» **WHAT THIS TASK INVOLVES**:
Lines containing the word "that" are to be located and copied.

+++ DATA EXTRACT +++

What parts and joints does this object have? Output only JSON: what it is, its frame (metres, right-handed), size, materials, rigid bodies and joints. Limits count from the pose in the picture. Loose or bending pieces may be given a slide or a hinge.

+++
+++ DATA EXTRACT +++

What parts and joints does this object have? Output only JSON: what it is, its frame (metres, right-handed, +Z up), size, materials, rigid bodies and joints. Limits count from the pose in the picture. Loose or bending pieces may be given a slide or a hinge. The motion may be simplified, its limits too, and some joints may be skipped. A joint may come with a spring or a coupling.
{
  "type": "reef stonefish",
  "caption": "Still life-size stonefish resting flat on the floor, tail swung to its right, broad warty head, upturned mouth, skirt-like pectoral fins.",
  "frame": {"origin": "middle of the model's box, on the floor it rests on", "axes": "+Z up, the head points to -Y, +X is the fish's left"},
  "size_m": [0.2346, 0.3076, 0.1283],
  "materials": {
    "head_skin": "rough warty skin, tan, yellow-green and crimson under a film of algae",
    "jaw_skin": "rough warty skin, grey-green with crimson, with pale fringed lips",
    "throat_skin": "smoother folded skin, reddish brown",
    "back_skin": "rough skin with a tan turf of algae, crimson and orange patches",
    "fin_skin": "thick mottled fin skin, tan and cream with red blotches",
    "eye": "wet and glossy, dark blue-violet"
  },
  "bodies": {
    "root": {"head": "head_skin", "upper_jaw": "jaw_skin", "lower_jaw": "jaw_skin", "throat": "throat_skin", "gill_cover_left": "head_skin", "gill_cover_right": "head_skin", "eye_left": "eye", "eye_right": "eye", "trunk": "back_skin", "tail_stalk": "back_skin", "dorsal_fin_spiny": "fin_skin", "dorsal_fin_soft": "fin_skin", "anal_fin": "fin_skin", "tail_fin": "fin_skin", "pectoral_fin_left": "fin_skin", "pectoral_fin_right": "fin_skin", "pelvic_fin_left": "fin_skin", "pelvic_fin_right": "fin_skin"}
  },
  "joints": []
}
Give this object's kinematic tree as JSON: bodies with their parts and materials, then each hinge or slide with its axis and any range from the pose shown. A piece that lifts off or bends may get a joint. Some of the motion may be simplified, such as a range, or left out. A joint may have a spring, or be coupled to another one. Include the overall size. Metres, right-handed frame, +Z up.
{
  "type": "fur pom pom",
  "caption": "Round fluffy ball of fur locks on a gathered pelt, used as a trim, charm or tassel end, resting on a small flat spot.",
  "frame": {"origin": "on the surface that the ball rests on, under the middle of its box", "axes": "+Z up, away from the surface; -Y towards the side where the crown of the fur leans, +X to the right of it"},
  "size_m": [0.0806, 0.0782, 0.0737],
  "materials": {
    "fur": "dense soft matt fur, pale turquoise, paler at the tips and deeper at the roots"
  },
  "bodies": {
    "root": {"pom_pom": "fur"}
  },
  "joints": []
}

+++
+++ DATA EXTRACT +++

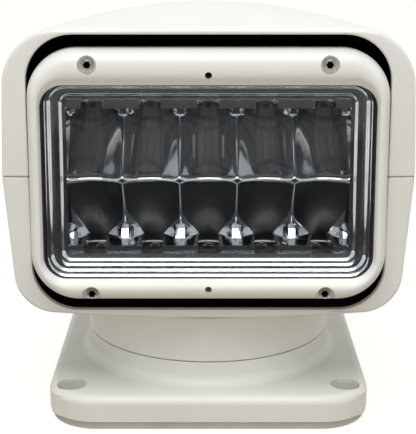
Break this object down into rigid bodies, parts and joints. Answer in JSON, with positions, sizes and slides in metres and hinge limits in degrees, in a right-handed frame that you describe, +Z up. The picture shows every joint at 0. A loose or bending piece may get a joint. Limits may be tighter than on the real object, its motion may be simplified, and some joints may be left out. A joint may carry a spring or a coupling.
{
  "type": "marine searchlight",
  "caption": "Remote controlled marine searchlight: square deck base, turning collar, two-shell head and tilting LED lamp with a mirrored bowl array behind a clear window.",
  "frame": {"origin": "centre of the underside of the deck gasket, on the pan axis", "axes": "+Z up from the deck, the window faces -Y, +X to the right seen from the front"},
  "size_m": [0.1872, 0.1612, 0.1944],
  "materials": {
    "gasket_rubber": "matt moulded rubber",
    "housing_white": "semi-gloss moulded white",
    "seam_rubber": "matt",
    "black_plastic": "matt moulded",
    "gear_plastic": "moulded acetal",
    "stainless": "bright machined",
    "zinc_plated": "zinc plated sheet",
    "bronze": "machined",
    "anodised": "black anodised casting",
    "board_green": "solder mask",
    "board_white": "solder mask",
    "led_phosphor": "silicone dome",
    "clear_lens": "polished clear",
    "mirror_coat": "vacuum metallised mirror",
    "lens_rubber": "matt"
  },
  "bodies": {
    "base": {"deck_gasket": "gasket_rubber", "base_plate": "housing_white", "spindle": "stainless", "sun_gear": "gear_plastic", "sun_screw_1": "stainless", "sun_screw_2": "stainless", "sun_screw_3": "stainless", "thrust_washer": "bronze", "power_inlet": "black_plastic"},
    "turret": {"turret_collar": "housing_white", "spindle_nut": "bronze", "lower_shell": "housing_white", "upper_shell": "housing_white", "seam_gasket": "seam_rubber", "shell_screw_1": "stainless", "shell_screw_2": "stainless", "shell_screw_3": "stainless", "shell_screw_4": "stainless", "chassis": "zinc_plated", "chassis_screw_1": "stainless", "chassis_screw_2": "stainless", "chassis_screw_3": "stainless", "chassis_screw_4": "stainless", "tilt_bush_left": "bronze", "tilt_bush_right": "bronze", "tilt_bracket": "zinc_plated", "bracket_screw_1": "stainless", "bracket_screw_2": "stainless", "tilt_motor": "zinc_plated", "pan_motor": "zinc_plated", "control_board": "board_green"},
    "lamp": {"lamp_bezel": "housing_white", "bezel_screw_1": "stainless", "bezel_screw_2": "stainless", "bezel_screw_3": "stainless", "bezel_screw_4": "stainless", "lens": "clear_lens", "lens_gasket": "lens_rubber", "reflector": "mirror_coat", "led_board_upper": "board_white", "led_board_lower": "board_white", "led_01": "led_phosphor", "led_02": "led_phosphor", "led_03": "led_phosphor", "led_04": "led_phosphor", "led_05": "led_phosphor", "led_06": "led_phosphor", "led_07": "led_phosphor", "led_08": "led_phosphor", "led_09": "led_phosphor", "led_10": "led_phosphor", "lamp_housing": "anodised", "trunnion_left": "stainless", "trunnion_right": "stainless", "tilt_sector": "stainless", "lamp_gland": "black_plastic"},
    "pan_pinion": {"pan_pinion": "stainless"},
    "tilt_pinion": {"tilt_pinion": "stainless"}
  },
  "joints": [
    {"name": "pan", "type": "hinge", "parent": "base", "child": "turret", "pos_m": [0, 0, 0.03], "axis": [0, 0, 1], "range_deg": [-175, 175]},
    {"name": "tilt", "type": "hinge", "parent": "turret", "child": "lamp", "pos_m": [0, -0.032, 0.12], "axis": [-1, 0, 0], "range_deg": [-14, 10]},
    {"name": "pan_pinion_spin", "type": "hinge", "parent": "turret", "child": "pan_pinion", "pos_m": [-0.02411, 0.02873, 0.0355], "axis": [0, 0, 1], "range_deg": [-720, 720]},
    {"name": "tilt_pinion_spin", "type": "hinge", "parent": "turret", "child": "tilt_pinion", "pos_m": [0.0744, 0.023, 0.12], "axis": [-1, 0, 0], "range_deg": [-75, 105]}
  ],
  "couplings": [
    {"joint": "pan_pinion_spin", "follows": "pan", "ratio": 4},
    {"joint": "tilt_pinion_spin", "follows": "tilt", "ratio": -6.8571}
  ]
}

+++

» **RESULT BELOW**:
Give this object's kinematic tree as JSON: bodies with their parts and materials, then each hinge or slide with its axis and any range from the pose shown. A piece that lifts off or bends may get a joint. Some of the motion may be simplified, such as a range, or left out. A joint may have a spring, or be coupled to another one. Include the overall size. Metres, right-handed frame, +Z up.
  "frame": {"origin": "on the surface that the ball rests on, under the middle of its box", "axes": "+Z up, away from the surface; -Y towards the side where the crown of the fur leans, +X to the right of it"},
Break this object down into rigid bodies, parts and joints. Answer in JSON, with positions, sizes and slides in metres and hinge limits in degrees, in a right-handed frame that you describe, +Z up. The picture shows every joint at 0. A loose or bending piece may get a joint. Limits may be tighter than on the real object, its motion may be simplified, and some joints may be left out. A joint may carry a spring or a coupling.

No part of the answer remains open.